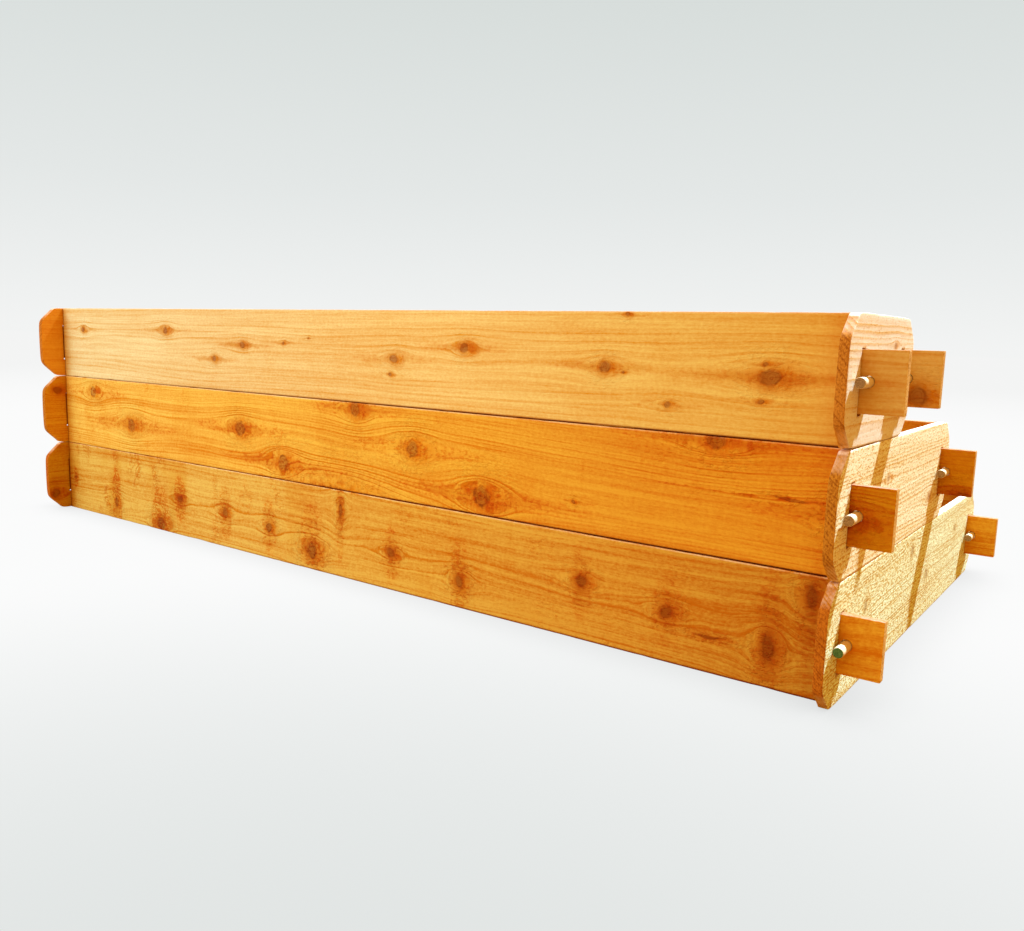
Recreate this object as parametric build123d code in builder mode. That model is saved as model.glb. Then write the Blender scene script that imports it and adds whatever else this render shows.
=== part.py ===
from build123d import *
import os

# Three-tier stepped raised garden bed in cedar boards.
# Each tier is an open frame of two long boards and two side boards. The long
# boards end in tenons that pass through mortises in the side boards, and a
# dowel peg through each tenon locks the corner from outside.
#
# Frame: +X along the long boards, +Z up, the flush back wall towards -Y and
# the steps towards +Y. The origin is on the ground, under the middle of the
# bottom tier.

# Driving dimensions, in millimetres
board_height = 190.5        # width of the sawn board, which is one tier's height
board_thickness = 16.0
inner_length = 2180.0       # between the inner faces of the side boards
side_lengths = {"top": 360.0, "middle": 741.0, "bottom": 1122.0}
tier_levels = {"bottom": 0, "middle": 1, "top": 2}
ear_length = 61.0           # side board beyond the long board's outer face
ear_clip = 37.0             # 45 degree cut at the ear's corners
ear_rounding = 9.0          # softened corners of the cut
tenon_length = 61.0         # tenon beyond the side board's outer face
tenon_height = 90.0
tenon_bottom = 50.25        # above the board's lower edge
mortise_gap_below = 4.5
mortise_gap_above = 1.5
mortise_side_gap = 1.0
peg_diameter = 16.0
peg_length = 95.0
peg_chamfer = 1.2
peg_offset = 10.5           # peg axis beyond the side board's outer face
peg_hole_diameter = 17.6
peg_drop = 0.4              # the peg lies low in its wider hole

# Derived dimensions
tenon_tip_to_tip = inner_length + 2 * (board_thickness + tenon_length)
tenon_centre = tenon_bottom + tenon_height / 2
mortise_bottom = tenon_bottom - mortise_gap_below
mortise_height = tenon_height + mortise_gap_below + mortise_gap_above
mortise_width = board_thickness + 2 * mortise_side_gap
peg_x = inner_length / 2 + board_thickness + peg_offset
back_face = ear_length - side_lengths["bottom"] / 2     # the shared flush wall


def long_board_centres(tier):
    """Y of the middle of the tier's back and front boards."""
    ear_tip = back_face - ear_length
    back = back_face + board_thickness / 2
    front = ear_tip + side_lengths[tier] - ear_length - board_thickness / 2
    return {"back": back, "front": front}


def make_long_board(centre_y, base_z):
    """Board with a shouldered tenon at each end, drilled across for the pegs."""
    with BuildPart() as board:
        with BuildSketch(Plane.XZ.offset(-centre_y)):
            with Locations((0, base_z + board_height / 2)):
                Rectangle(inner_length, board_height)
            with Locations((0, base_z + tenon_centre)):
                Rectangle(tenon_tip_to_tip, tenon_height)
            with Locations((-peg_x, base_z + tenon_centre), (peg_x, base_z + tenon_centre)):
                Circle(peg_hole_diameter / 2, mode=Mode.SUBTRACT)
        extrude(amount=board_thickness / 2, both=True)
    return board


def make_side_board(side, tier, base_z):
    """Upright side board with clipped ears and two mortises for the tenons."""
    direction = 1 if side == "right" else -1
    inner_face = direction * inner_length / 2
    length = side_lengths[tier]
    centre_y = back_face - ear_length + length / 2
    with BuildPart() as board:
        with BuildSketch(Plane.YZ.offset(inner_face)) as outline:
            with Locations((centre_y, base_z + board_height / 2)):
                Rectangle(length, board_height)
            chamfer(outline.vertices(), length=ear_clip)
            fillet(outline.vertices(), radius=ear_rounding)
            for mortise_y in long_board_centres(tier).values():
                with Locations((mortise_y, base_z + mortise_bottom + mortise_height / 2)):
                    Rectangle(mortise_width, mortise_height, mode=Mode.SUBTRACT)
        extrude(amount=direction * board_thickness)
    return board


def make_peg(side, centre_y, base_z):
    """Dowel peg lying across the tenon, just outside the side board."""
    direction = 1 if side == "right" else -1
    axis_z = base_z + tenon_centre - peg_drop
    with BuildPart() as peg:
        with BuildSketch(Plane.XZ.offset(-centre_y)):
            with Locations((direction * peg_x, axis_z)):
                Circle(peg_diameter / 2)
        extrude(amount=peg_length / 2, both=True)
        chamfer(peg.edges().filter_by(GeomType.CIRCLE), length=peg_chamfer)
    return peg


def save(board, name):
    board.part.label = name
    export_step(board.part, f"parts/{name}.step")


os.makedirs("parts", exist_ok=True)

for tier, level in tier_levels.items():
    base_z = level * board_height
    for row, centre_y in long_board_centres(tier).items():
        save(make_long_board(centre_y, base_z), f"{tier}_{row}_board")
        for side in ("left", "right"):
            save(make_peg(side, centre_y, base_z), f"{tier}_{row}_{side}_peg")
    for side in ("left", "right"):
        save(make_side_board(side, tier, base_z), f"{tier}_{side}_side_board")
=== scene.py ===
import math
import random

import bmesh
import bpy
from mathutils import Matrix, Vector, noise


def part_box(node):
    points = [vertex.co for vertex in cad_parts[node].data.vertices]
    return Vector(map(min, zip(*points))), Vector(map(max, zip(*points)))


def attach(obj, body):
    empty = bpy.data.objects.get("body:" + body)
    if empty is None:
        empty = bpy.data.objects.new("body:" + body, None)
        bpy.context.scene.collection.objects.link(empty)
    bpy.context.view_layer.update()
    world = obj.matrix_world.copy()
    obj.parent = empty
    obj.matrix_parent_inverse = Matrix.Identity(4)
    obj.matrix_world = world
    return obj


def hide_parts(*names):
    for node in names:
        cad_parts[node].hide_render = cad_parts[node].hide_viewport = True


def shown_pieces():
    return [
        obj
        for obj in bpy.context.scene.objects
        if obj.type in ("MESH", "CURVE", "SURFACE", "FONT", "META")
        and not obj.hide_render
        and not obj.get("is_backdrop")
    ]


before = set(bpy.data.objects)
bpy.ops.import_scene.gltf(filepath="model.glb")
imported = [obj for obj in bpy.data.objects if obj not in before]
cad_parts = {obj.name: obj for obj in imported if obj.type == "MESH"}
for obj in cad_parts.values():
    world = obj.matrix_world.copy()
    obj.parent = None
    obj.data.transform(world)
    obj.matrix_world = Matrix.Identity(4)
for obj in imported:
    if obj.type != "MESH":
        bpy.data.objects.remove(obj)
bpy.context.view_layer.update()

# Three-tier stepped raised garden bed in cedar. Every board is a gridded plate
# with eased edges and a solid wood material, and every peg is a turned dowel.
# Board space is (along, through, up) in metres, from the board's own centre.

TIERS = ("bottom", "middle", "top")
SIDES = {"left": -1, "right": 1}

# Shape details that a bounding box doesn't give, in metres
MORTISE_SIDE_GAP = 0.001
MORTISE_GAP_BELOW = 0.0045
MORTISE_GAP_ABOVE = 0.0015
EAR_CLIP = 0.037
EAR_ROUNDING = 0.008
EAR_TAPER_LENGTH = 0.067
PEG_HOLE_RADIUS = 0.0088
EDGE_EASING = 0.0013
DOWEL_EASING = 0.0016
WEAR_DEPTH = 0.0005
BRUISE_DEPTH = 0.0016
PAINT_DEPTH = 0.0004

# How finely the meshes are divided
GRID_PITCH = 0.006
SIDE_UP_PITCH = 0.0045
THROUGH_LAYERS = 4
HOLE_SEGMENTS = 40
DOWEL_SEGMENTS = 36
DOWEL_BANDS = 24

# Shares without a unit: how much an ear draws in, and how far a dowel is out of round
EAR_TAPER = 0.6
DOWEL_UNEVENNESS = 0.012

# Waves of the worn faces, in cycles per metre along, through and up
PLANING_WAVES = Vector((5, 5, 14))
FINE_WAVES = Vector((60, 60, 90))
BRUISES = Vector((22, 30, 4))


# ---------------------------------------------------------------- board meshes

def grid_lines(stops, pitch=GRID_PITCH):
    """Line positions that hold every stop, no further apart than the pitch."""
    stops = sorted(set(round(s, 6) for s in stops))
    lines = [stops[0]]
    for low, high in zip(stops, stops[1:]):
        steps = max(1, math.ceil((high - low) / pitch))
        lines += [low + (high - low) * i / steps for i in range(1, steps + 1)]
    return lines


def piece_from(name, mesh):
    """Object in the scene that holds the edited mesh, its faces turned outwards."""
    bmesh.ops.recalc_face_normals(mesh, faces=mesh.faces)
    data = bpy.data.meshes.new(name)
    mesh.to_mesh(data)
    mesh.free()
    piece = bpy.data.objects.new(name, data)
    bpy.context.scene.collection.objects.link(piece)
    return piece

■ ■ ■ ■

* [What to produce]
Transcribe exactly, and only, the lines beginning at the line containing "for tier, level" and ending at the line containing "for node in", both inclusive.

* [Solution to this task]
for tier, level in tier_levels.items():
    base_z = level * board_height
    for row, centre_y in long_board_centres(tier).items():
        save(make_long_board(centre_y, base_z), f"{tier}_{row}_board")
        for side in ("left", "right"):
            save(make_peg(side, centre_y, base_z), f"{tier}_{row}_{side}_peg")
    for side in ("left", "right"):
        save(make_side_board(side, tier, base_z), f"{tier}_{side}_side_board")
=== scene.py ===
import math
import random

import bmesh
import bpy
from mathutils import Matrix, Vector, noise


def part_box(node):
    points = [vertex.co for vertex in cad_parts[node].data.vertices]
    return Vector(map(min, zip(*points))), Vector(map(max, zip(*points)))


def attach(obj, body):
    empty = bpy.data.objects.get("body:" + body)
    if empty is None:
        empty = bpy.data.objects.new("body:" + body, None)
        bpy.context.scene.collection.objects.link(empty)
    bpy.context.view_layer.update()
    world = obj.matrix_world.copy()
    obj.parent = empty
    obj.matrix_parent_inverse = Matrix.Identity(4)
    obj.matrix_world = world
    return obj


def hide_parts(*names):
    for node in names:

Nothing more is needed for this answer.